= Zeitoper =

Zeitoper (/de/, 'opera of the time') was a short-lived genre of opera associated with Weimar Germany. It is not known when or by whom the term was coined, but by 1928 Kurt Weill ("Zeitoper" in Melos) was able to complain that it was more a slogan than a description. Like opera buffa it used contemporary settings and characters, comic or at least satiric plots (Max Brand's Maschinist Hopkins is a sole tragic example) and aimed at musical accessibility. Two distinguishing characteristics are a tendency to incorporate modern technology (Jonny spielt auf: trains, Der Lindberghflug: airplanes, Von heute auf morgen: telephones, and even elevators) and frequent allusions to popular music, especially jazz. This last, more than any social satire, earned the suspicion of the political right and ensured that it would not survive into the Nazi era.

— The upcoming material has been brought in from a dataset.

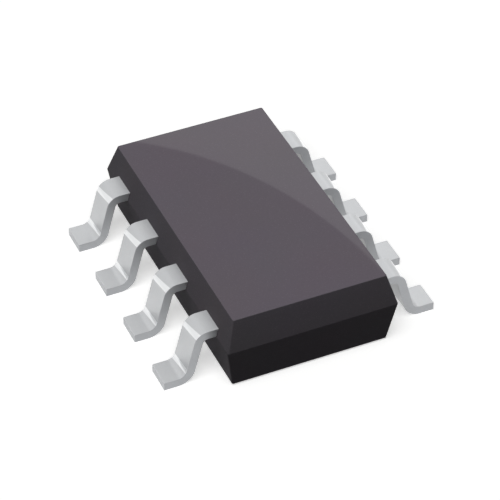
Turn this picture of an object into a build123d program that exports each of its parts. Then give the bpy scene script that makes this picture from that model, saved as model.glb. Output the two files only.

Ernst Krenek's Jonny spielt auf (1927) is held up as the epitome of the genre. Other composers are Paul Hindemith (Hin und zurück, 1927, Neues vom Tage, 1929), Wilhelm Grosz (Achtung! Aufname! to a libretto by Béla Balázs), plus Weill's Der Zar lässt sich photographieren (1928) and Die Bürgschaft (1932). The first Zeitoper to be composed was probably Intermezzo (1924) by Richard Strauss.

At the possible instigation of Krenek, the American George Antheil also wrote a Zeitoper for Frankfurt, Transatlantic (1930, originally titled Glare). In Von heute auf morgen (1930) Arnold Schoenberg attempted to have the last word on the fashion: at the end a child enters and asks the reconciled parents "What are modern people?" who respond with "That changes from one day to the next."